Listing 11.1.5 Model preparation (including quantization) and execution on the SM8550P SoC’s Hexagon Tensor Processor.

# assuming ANDROID_SERIAL and DEVICE_USER_DIR to be set
# assuming that the imagenet data is already present
# assuming a file target_raw_list_host.txt is present on the host

# produces a quantized network which expects 32,224,224,3 input data (see model/resnet18_int8.cpp)
${QNN_SDK_ROOT}/bin/x86_64-linux-clang/qnn-onnx-converter \
  --input_network aimet_export/resnet18/resnet18.onnx \
  --input_list target_raw_list_host.txt \
  --input_encoding 'input_data' other \
  --batch 32 \
  --quantization_overrides aimet_export/resnet18/resnet18.encodings \
  --act_bw=8 \
  --weight_bw=8 \
  --debug \
  --output model/resnet18_int8.cpp

# compile a dynamic library which represents the model
${QNN_SDK_ROOT}/bin/x86_64-linux-clang/qnn-model-lib-generator \
  -c model/resnet18_int8.cpp \
  -b model/resnet18_int8.bin \
  -o model_libs

# generate a serialized context for HTP execution
${QNN_SDK_ROOT}/bin/x86_64-linux-clang/qnn-context-binary-generator \
  --backend ${QNN_SDK_ROOT}/lib/x86_64-linux-clang/libQnnHtp.so \
  --model $(pwd)/model_libs/x86_64-linux-clang/libresnet18_int8.so \
  --output_dir model \
  --binary_file resnet18_int8.serialized \
  --log_level info

# create directory to host the model and data on device
adb shell "mkdir -p ${DEVICE_USER_DIR}/resnet18_htp_int8"

# copy the runner and compiled model to the device
adb push ${QNN_SDK_ROOT}/bin/aarch64-android/qnn-net-run ${DEVICE_USER_DIR}/resnet18_htp_int8/
adb push ${QNN_SDK_ROOT}/lib/aarch64-android/libQnnHtp.so ${DEVICE_USER_DIR}/resnet18_htp_int8/
adb push ${QNN_SDK_ROOT}/lib/hexagon-v73/unsigned/libQnnHtpV73Skel.so ${DEVICE_USER_DIR}/resnet18_htp_int8/
adb push ${QNN_SDK_ROOT}/lib/aarch64-android/libQnnHtpV73Stub.so ${DEVICE_USER_DIR}/resnet18_htp_int8/
adb push model/resnet18_int8.serialized.bin ${DEVICE_USER_DIR}/resnet18_htp_int8/

# set up target list on device
adb shell "touch ${DEVICE_USER_DIR}/resnet18_htp_int8/target_raw_list.txt"
for batch in $(seq 0 9); do \
  adb shell "echo ${DEVICE_USER_DIR}/data/imagenet/raw_test/batch_size_32/inputs_${batch}.raw >> ${DEVICE_USER_DIR}/resnet18_htp_int8/target_raw_list.txt"
done

# execute the model on the device HTP
adb shell "cd ${DEVICE_USER_DIR}/resnet18_htp_int8; LD_LIBRARY_PATH=. ./qnn-net-run --backend libQnnHtp.so --retrieve_context resnet18_int8.serialized.bin --input_list target_raw_list.txt"

# copy results from device to host
adb pull ${DEVICE_USER_DIR}/resnet18_htp_int8/output output/htp_int8

Listing 11.1.5 shows the workflow required to deploy a quantized ResNet-18 model on the HTP using the AI Engine Direct SDK. The overall procedure is similar to what we did for the FP32 model when targeting the SoC’s CPU and GPU. However, there are two key differences in the HTP procedure.

First, the call to qnn-onnx-converter in lines 6-15 generates a quantized model.
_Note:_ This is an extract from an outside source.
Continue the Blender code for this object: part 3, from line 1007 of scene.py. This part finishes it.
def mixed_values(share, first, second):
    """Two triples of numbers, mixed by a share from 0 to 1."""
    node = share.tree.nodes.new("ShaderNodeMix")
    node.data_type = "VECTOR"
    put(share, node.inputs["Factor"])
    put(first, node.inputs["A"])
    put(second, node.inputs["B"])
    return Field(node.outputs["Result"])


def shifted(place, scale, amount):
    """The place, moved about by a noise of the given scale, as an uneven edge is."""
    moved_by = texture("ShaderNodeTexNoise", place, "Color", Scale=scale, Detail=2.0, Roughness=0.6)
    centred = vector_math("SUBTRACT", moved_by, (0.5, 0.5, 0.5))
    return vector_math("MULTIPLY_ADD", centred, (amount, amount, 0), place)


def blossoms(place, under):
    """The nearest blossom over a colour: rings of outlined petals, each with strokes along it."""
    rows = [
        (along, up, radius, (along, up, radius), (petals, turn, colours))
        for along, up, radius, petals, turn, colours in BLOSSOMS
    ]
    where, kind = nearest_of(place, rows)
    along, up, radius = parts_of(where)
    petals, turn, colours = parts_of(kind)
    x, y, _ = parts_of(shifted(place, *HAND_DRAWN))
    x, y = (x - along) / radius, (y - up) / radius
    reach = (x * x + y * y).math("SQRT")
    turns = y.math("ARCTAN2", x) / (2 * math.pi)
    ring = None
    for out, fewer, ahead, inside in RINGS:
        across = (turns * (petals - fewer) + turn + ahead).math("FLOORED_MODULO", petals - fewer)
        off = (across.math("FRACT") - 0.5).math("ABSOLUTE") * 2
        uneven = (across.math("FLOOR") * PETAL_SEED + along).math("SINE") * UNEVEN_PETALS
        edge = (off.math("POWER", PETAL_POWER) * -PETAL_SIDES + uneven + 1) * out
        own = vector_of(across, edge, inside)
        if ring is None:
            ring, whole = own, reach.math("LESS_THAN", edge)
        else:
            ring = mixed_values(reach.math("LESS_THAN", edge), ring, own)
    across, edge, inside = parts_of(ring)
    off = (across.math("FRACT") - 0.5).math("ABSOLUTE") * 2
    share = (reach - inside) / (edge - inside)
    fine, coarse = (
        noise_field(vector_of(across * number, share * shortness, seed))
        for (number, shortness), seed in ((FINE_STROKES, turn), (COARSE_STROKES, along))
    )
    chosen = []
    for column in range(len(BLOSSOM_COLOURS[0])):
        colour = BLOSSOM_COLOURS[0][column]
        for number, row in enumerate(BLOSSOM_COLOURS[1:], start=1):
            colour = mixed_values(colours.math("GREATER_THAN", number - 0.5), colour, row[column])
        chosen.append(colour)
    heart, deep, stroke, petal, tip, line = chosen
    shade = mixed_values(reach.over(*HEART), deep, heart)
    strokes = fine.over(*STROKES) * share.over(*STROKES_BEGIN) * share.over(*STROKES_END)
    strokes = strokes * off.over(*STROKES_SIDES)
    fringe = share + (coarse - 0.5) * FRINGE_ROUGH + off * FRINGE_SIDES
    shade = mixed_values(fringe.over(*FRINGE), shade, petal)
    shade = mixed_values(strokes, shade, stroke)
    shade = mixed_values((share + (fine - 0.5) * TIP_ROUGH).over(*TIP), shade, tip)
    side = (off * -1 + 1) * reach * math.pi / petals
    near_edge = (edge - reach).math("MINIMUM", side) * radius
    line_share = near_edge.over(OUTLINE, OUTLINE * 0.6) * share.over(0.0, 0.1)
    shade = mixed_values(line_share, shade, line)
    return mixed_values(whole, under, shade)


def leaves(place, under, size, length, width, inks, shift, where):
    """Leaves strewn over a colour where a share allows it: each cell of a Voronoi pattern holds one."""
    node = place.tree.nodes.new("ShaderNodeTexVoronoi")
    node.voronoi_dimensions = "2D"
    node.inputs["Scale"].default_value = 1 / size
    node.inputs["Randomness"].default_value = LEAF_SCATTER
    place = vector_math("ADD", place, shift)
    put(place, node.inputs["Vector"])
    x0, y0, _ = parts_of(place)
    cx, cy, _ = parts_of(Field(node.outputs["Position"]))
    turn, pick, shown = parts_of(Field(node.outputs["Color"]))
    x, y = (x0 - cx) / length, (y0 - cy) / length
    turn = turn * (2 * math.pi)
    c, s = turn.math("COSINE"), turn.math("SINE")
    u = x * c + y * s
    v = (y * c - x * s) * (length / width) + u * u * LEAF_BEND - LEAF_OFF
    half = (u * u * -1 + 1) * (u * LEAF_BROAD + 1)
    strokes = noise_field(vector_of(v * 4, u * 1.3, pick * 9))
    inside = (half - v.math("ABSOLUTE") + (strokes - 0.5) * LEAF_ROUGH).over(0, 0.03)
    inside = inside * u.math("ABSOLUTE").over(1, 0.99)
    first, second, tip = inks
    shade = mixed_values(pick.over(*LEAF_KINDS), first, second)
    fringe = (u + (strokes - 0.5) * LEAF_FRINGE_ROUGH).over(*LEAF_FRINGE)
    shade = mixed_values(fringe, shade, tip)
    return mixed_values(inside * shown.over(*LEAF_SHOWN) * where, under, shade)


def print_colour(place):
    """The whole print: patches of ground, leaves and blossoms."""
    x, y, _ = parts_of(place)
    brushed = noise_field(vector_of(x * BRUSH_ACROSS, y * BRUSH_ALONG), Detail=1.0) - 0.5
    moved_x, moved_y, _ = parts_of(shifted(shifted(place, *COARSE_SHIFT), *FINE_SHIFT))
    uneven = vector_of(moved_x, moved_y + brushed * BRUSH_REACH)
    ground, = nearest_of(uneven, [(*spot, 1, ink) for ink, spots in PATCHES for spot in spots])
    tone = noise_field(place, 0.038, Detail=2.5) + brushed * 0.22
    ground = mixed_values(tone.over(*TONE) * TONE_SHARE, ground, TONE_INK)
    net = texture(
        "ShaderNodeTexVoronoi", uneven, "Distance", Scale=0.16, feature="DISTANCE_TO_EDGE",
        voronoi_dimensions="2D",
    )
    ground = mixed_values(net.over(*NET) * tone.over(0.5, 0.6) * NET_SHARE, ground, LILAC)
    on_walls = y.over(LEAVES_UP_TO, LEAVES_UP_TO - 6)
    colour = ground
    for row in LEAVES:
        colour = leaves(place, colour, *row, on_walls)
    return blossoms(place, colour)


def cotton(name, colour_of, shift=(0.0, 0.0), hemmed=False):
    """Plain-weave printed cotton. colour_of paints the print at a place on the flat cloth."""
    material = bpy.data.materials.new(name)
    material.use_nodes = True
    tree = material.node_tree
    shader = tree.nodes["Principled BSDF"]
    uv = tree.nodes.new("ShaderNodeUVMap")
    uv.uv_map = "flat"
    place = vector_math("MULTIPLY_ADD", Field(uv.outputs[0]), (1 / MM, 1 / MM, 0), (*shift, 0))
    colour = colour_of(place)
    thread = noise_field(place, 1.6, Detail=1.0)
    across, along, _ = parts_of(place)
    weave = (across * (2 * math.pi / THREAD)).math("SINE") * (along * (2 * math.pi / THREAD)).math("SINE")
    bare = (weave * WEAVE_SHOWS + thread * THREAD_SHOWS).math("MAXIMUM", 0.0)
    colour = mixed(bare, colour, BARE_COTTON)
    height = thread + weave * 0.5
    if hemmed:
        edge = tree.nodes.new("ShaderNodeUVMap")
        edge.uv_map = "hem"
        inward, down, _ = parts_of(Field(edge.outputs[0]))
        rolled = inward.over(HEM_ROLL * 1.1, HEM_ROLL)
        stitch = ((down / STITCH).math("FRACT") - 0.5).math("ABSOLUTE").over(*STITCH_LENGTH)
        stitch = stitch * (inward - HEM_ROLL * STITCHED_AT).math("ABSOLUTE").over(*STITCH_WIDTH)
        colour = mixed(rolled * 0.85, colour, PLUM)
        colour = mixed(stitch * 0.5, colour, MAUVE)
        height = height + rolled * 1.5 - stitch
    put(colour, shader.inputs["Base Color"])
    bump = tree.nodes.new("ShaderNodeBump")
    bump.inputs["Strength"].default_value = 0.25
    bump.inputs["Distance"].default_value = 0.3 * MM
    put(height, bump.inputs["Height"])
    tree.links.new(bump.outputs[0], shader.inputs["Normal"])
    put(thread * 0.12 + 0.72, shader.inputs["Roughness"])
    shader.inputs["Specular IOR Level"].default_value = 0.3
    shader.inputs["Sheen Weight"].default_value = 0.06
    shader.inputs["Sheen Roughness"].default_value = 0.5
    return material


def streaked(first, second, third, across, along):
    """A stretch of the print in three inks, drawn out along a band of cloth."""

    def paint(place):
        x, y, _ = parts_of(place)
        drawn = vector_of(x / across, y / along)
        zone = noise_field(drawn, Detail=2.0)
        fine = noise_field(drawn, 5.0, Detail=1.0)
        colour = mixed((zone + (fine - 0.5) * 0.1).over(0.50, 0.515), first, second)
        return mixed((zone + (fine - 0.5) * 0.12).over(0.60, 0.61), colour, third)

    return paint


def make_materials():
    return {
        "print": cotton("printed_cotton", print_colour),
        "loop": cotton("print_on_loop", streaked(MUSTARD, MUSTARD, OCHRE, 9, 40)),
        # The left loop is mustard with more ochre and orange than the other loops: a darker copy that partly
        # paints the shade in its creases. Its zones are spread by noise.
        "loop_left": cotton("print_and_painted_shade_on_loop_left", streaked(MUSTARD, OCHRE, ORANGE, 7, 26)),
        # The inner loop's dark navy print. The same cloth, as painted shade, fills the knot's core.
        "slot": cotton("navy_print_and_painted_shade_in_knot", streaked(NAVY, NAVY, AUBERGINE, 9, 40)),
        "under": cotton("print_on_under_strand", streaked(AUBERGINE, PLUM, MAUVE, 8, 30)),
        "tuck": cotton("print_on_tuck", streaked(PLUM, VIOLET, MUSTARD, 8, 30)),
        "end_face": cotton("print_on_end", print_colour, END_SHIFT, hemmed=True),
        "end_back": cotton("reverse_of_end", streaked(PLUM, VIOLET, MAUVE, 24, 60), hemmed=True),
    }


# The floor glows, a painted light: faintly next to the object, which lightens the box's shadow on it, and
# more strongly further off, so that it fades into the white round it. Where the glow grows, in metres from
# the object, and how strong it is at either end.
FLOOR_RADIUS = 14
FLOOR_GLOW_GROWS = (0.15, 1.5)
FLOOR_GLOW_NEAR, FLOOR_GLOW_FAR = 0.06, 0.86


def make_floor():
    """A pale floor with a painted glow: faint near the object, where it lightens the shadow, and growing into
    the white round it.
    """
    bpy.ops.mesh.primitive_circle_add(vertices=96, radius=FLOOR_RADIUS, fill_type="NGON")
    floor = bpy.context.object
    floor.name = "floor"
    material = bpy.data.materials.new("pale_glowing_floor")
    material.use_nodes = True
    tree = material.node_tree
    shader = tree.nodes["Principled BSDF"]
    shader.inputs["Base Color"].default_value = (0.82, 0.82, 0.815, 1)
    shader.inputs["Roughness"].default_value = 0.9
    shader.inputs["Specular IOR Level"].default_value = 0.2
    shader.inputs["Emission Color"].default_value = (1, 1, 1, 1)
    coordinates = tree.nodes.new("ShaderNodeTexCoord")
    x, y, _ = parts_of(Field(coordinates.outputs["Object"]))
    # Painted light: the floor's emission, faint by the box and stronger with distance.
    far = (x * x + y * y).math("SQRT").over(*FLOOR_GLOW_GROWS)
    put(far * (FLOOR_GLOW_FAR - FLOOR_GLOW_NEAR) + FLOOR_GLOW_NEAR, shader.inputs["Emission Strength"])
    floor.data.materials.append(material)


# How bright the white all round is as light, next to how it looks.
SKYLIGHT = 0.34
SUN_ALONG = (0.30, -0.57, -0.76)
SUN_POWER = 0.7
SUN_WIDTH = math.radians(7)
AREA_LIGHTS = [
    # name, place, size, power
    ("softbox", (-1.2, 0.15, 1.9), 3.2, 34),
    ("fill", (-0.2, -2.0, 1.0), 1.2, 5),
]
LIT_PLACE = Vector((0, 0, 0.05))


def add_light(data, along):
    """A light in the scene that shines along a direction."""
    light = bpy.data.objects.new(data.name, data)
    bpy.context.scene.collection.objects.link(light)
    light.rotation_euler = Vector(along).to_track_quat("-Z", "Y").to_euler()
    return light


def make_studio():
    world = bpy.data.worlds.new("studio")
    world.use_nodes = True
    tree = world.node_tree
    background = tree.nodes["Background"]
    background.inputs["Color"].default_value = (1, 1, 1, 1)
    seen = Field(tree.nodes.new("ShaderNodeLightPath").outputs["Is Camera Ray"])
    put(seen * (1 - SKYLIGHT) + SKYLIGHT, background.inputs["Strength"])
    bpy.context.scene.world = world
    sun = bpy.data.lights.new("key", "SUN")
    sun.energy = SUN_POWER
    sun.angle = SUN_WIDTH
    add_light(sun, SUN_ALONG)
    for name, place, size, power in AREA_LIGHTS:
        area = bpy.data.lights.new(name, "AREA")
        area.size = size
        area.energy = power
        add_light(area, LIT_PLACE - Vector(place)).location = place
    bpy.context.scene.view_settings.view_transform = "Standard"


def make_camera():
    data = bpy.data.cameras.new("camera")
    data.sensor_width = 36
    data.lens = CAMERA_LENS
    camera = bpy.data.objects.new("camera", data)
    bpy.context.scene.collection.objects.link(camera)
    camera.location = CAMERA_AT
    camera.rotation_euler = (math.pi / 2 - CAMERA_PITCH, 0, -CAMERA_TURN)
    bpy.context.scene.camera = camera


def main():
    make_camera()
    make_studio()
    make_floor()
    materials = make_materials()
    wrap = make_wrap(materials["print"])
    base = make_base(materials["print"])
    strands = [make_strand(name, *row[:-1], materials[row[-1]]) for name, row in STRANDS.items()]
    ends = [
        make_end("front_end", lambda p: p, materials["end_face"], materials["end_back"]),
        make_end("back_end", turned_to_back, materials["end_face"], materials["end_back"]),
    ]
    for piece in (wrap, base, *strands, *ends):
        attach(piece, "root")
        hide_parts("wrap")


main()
We see that the AIMET-derived quantization parameters (line 11) are used, and that int8 is used for the weights and activations (lines 12-13). The --input_list argument in line 8 is mandatory. Here, one could derive the quantization parameters directly in the SDK, without going through AIMET. The locations of the required example data would then be specified in the target_raw_list_host.txt file. This step is unnecessary in our case, since we overwrite all parameters with those derived in AIMET.
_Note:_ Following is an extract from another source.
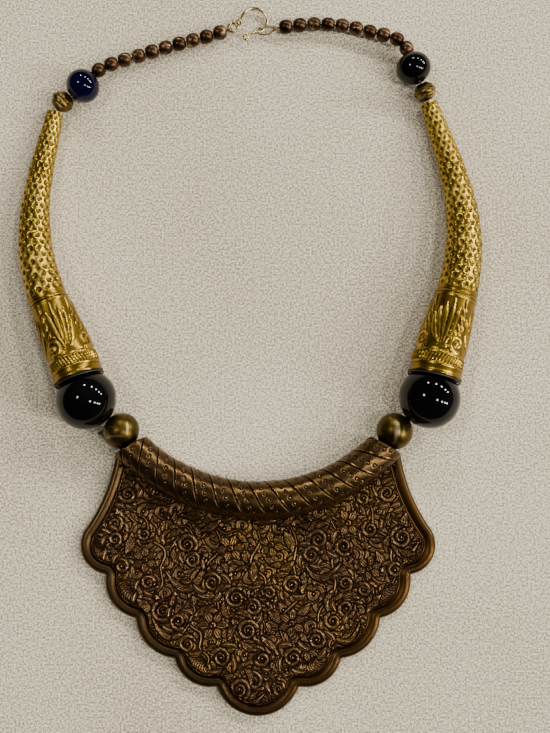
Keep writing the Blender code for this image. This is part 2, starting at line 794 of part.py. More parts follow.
def place_side(side, plan, ball, turn):
    moved = {key: placed(plan[key], side, ball, turn) for key in ("ball", "large", "cap", "upper")}
    moved["spacers"] = [placed(p, side, ball, turn) for p in plan["spacers"]]
    moved["horn_line"] = lambda share: placed(horn_centre(plan["horn"], share), side, ball, turn)
    return moved


# Horns


def horn_ring(line, share, radius):
    low, high = max(share - DIRECTION_SHARE, 0.0), min(share + DIRECTION_SHARE, 1.0)
    direction = (line(high) - line(low)).normalized()
    return ring_points(line(share), direction, radius, HORN_SIDES)


def horn_sheath(side, line):
    """Thin brass over the core, open at both ends, with raised bands near the mouth."""
    shares = [k / HORN_STEPS for k in range(HORN_STEPS + 1)]
    ridge_half = HORN_RIDGE_WIDTH / 2 / side.horn_length
    outer = [(share, 0.0) for share in shares]
    for ridge in HORN_RIDGES:
        at = 1.0 - ridge
        outer += [(at - ridge_half, 0.0), (at, HORN_RIDGE_HEIGHT), (at + ridge_half, 0.0)]
    outer.sort()
    rings = [horn_ring(line, share, horn_girth(side, share) / 2 + rise) for share, rise in outer]
    rings += [horn_ring(line, share, horn_girth(side, share) / 2 - HORN_WALL) for share in reversed(shares)]
    return add_piece(f"{side.name}_horn_sheath", loft(rings, closed=True), "gilt_brass")


def core_outer(side, share):
    return horn_girth(side, share) / 2 - HORN_WALL - PIECE_GAP


def horn_core(side, line):
    """Dark core inside the sheath, hollow from the mouth, with a lip that shows past the sheath."""
    shares = [k / CORE_STEPS for k in range(CORE_STEPS + 1)]
    lip_radius = side.mouth_diameter / 2 - CORE_LIP_INSET
    end_direction = (line(1.0) - line(1.0 - DIRECTION_SHARE)).normalized()
    mouth = line(1.0)

    def lip_ring(distance, radius):
        return ring_points(mouth + end_direction * distance, end_direction, radius, HORN_SIDES)

    rings = [horn_ring(line, share, core_outer(side, share)) for share in shares]
    rings.append(lip_ring(PIECE_GAP, core_outer(side, 1.0)))
    rings.append(lip_ring(PIECE_GAP, lip_radius))
    rings.append(lip_ring(PIECE_GAP + CORE_LIP_LENGTH, lip_radius))
    rings.append(lip_ring(PIECE_GAP + CORE_LIP_LENGTH, cup_radius(side)))
    behind_lip = 1.0 - PIECE_GAP / side.horn_length
    cup_bottom = 1.0 - CORE_CUP_DEPTH / side.horn_length
    rings.append(horn_ring(line, behind_lip, core_outer(side, behind_lip) - CORE_WALL))
    bore_shares = [cup_bottom * (1 - k / CORE_BORE_STEPS) for k in range(CORE_BORE_STEPS + 1)]
    rings += [horn_ring(line, share, CORE_BORE_DIAMETER / 2) for share in bore_shares]
    return add_piece(f"{side.name}_horn_core", loft(rings, closed=True), "dark_core")


# Cord and clasp


def between(one, half_one, other, half_other):
    """The point where the cord crosses from one bead to the next."""
    return one + (other - one) * half_one / (half_one + half_other)


def bead_joints(side, plan):
    """The cord's crossings on one side, from the ball's outer joint to the last spacer's far mouth."""
    ball, large, cap, upper = (plan[key] for key in ("ball", "large", "cap", "upper"))
    spacers = plan["spacers"]
    half = SPACER_LENGTH / 2
    joints = {
        "ball_large": between(ball, side.ball_length / 2, large, side.large_length / 2),
        "narrow_cap": between(plan["horn_line"](0.0), PIECE_GAP, cap, side.cap_length / 2),
        "cap_upper": between(cap, side.cap_length / 2, upper, side.upper_length / 2),
        "upper_spacer": between(upper, side.upper_length / 2, spacers[0], half),
    }
    joints["spacers"] = [between(a, half, b, half) for a, b in zip(spacers, spacers[1:])]
    return joints


def large_bead_axis(side, plan, joints):
    """The large bead's bore leans from the ball's joint a little towards the horn's mouth."""
    to_mouth = (plan["horn_line"](1 - END_SHARE) - plan["large"]).normalized()
    from_ball = (plan["large"] - joints["ball_large"]).normalized()
    return (from_ball + to_mouth * LARGE_BORE_LEAN).normalized()


def side_cord(side, plan, joints):
    """The cord's points from the large bead to the last spacer joint."""
    line = plan["horn_line"]
    axis = large_bead_axis(side, plan, joints)
    points = [plan["ball"], joints["ball_large"], plan["large"]]
    points.append(plan["large"] + axis * (side.large_diameter / 2 + PIECE_GAP))
    cup_bottom = 1.0 - CORE_CUP_DEPTH / side.horn_length
    points += [line(cup_bottom * (1 - k / HORN_CORD_STEPS)) for k in range(HORN_CORD_STEPS + 1)]
    points += [joints["narrow_cap"], plan["cap"], joints["cap_upper"], plan["upper"], joints["upper_spacer"]]
    return points + joints["spacers"]


def tube_cord(left, right, left_joints, right_joints):
    """The cord's points inside the tube, from the left ball's inner mouth to the right ball's."""
    swing = TUBE_HALF_ANGLE * TUBE_CORD_REACH
    points = [tube_point(-swing + 2 * swing * k / TUBE_CORD_STEPS) for k in range(TUBE_CORD_STEPS + 1)]
    points.insert(0, ball_inner_mouth(LEFT, left, left_joints))
    points.append(ball_inner_mouth(RIGHT, right, right_joints))
    return points


def ball_inner_mouth(side, plan, joints):
    away = (plan["ball"] - joints["ball_large"]).normalized()
    return plan["ball"] + away * (side.ball_length / 2 + CORD_DIAMETER / 2)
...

Second, in lines 24-29, a serialized version of the quantized model is derived for HTP deployment. This model is then deployed in lines 35-48. If we want to run the quantized model on the CPU or GPU, we can simply use the dynamic library generated by the qnn-model-lib-generator in lines 18-21 as before.

Task

Run the quantized ResNet-18 model on the CPU, GPU and HTP of the SM8550P SoC. Verify that the three accelerators produce the same results. Do you notice any loss in accuracy?
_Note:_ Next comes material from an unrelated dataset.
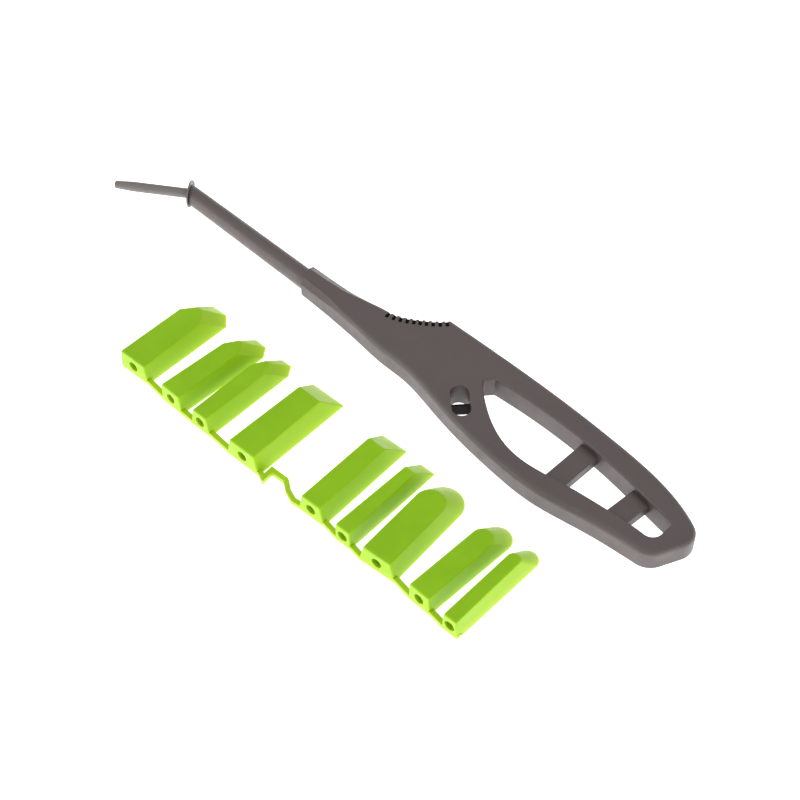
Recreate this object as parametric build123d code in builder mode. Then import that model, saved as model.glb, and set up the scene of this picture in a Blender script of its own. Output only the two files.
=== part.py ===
from build123d import *
import os
from math import cos, sin, radians

# Sealant joint-finishing tool, as supplied: a grey handle with a thin shaft and a bent, flanged pin,
# lying beside its strip of nine tear-off profile heads (three shapes in three sizes).
# Frame: +X runs from the pin to the tail of the handle, +Y from the strip to the handle, +Z up.
# Everything rests on z = 0, and the origin is the middle of the whole set's footprint.

os.makedirs("parts", exist_ok=True)

# ---------------------------------------------------------------- driving dimensions (mm)
TOOL_X, TOOL_Y = -33.9, 20.35        # nose of the handle, on the shaft's axis
HANDLE_THICK = 7.0
TOP_ROUND, BOTTOM_ROUND = 1.5, 1.1   # soft outer edges of the handle
TAIL_FAR_ROUND, TAIL_NEAR_ROUND = 5.2, 6.0           # plan corners of the tail
DIP_ROUND = 1.8                      # plan corner at the end of the thumb dip
RIM_ROUND = 0.5                      # rim of the loop window
WINDOW_FRONT_ROUND, WINDOW_FAR_ROUND, WINDOW_NEAR_ROUND = 1.3, 0.8, 3.0     # plan corners of the window

ROD_Y, ROD_Z = -0.25, 3.9            # the shaft's axis, from the nose's centre line and the table
ROD_R_NOSE, ROD_R_TIP = 3.05, 2.7    # the shaft tapers towards the pin
ROD_LENGTH = 49.9                    # nose to collar
TENON_R, TENON_LENGTH = 2.2, 14.0    # shaft end held inside the nose
FIT = 0.03                           # gap round a fixed tenon

BEND = 34.8                          # the pin's turn away from the shaft, in plan
COLLAR_ACROSS, COLLAR_HIGH, COLLAR_THICK = 8.6, 7.8, 0.4
PIN_R, PIN_TIP_R = 1.5, 1.15
PIN_STRAIGHT, PIN_TAPER, PIN_TIP_ROUND = 17.8, 5.4, 0.5
STUB_R, STUB_LENGTH = 1.2, 1.5       # hidden end of the pin, inside the shaft

NOSE_SLANT = 20.0                    # the nose face leans back on the near side, degrees
NOSE_X = 1.3                         # where the slanted nose face crosses the shaft's axis

RIB_COUNT, RIB_WIDTH = 10, 1.0
RIB_DEPTH, RIB_SHALLOW = 2.9, 0.35   # depth of a groove at the two flat faces, and between them
PIT_END, PIT_FLOOR, LIP_DROP = 1.0, 2.2, 1.0         # the pit at each end of a groove, inside a lower lip
RIB_START, RIB_END = 0.06, 0.94      # first and last groove, as shares of the dip

BAR_TOP, BAR_THICK = 4.9, 2.6        # cross-bars in the loop, sunk below both faces
BAR_FRONT = {"centre": (99.6, 1.0), "width": 6.0, "reach": 17.0, "turn": 0}
BAR_REAR = {"centre": (118.5, 1.0), "width": 6.2, "reach": 12.0, "turn": -4}
# distance along the nose, half-width of the grip there, width of the bevel across and down
FAR_BEVEL = [
    (-1, 3.6, 2.2, 1.4), (7, 3.75, 2.1, 1.4), (14, 3.9, 1.8, 1.2), (21, 4.7, 1.1, 0.8), (28, 6.0, 0.3, 0.3),
]
NEAR_BEVEL = [
    (-1, 3.7, 1.6, 1.5), (7, 3.8, 1.5, 1.4), (14, 4.0, 1.3, 1.2), (21, 4.4, 0.9, 0.9), (28, 5.0, 0.3, 0.3),
]

SLOT_LENGTH, SLOT_WIDTH, SLOT_ANGLE = 10.6, 5.2, -41.0
SLOT_CENTRE = (65.2, -4.0)
BLADE_WIDTH, BLADE_THICK, BLADE_HOLD = 3.6, 0.7, 1.4
BLADE_Z = 3.3                        # underside of the nozzle cutter's blade
GRIND_DEPTH, GRIND_WIDTH = 0.6, 1.1  # the blade's ground edge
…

11.2. Benchmarking the Accelerators

The AI Engine Direct SDK provides the qnn_bench.py tool to benchmark the performance of one or more accelerators.

Listing 11.2.1 qnn_bench.py configuration for the FP32 version of the ResNet-18 model.

{
  "Name":"resnet18_fp32",
  "HostRootPath": "resnet18_fp32.repo",
  "HostResultsDir":"resnet18_fp32.repo/results",
  "DevicePath":"/data/local/tmp/alex/qnnbm.repo",
  "Devices":["3000a4df"],
  "Runs":10,

  "Model": {
    "Name": "resnet18_fp32",
    "qnn_model": "model_libs/aarch64-android/libresnet18_fp32.so",
    "InputList": "./target_raw_list.txt",
    "Data": [
      "data"
    ]
  },

  "Backends":["CPU", "GPU"],
  "Measurements": ["timing"]
}

As a user, we need to provide a JSON configuration that describes the parameters we are interested in. An example for our FP32 ResNet-18 model is shown in Listing 11.2.1. The model to be benchmarked is specified in line 11, and the benchmarking input is specified in line 12. We instruct the tool to benchmark the CPU and GPU in line 18. The remaining parameters are described in the “Benchmarking” section of the AI Engine Direct SDK Reference Guide.

Tasks

Benchmark the performance of the FP32 ResNet-18 model on the CPU and GPU of the SM8550P SoC. Report the inference performance as “required time in seconds per sample”.
Benchmark the performance of the int8 ResNet-18 model on the CPU and HTP of the SM8550P SoC. Report the inference performance as “required time in seconds per sample”.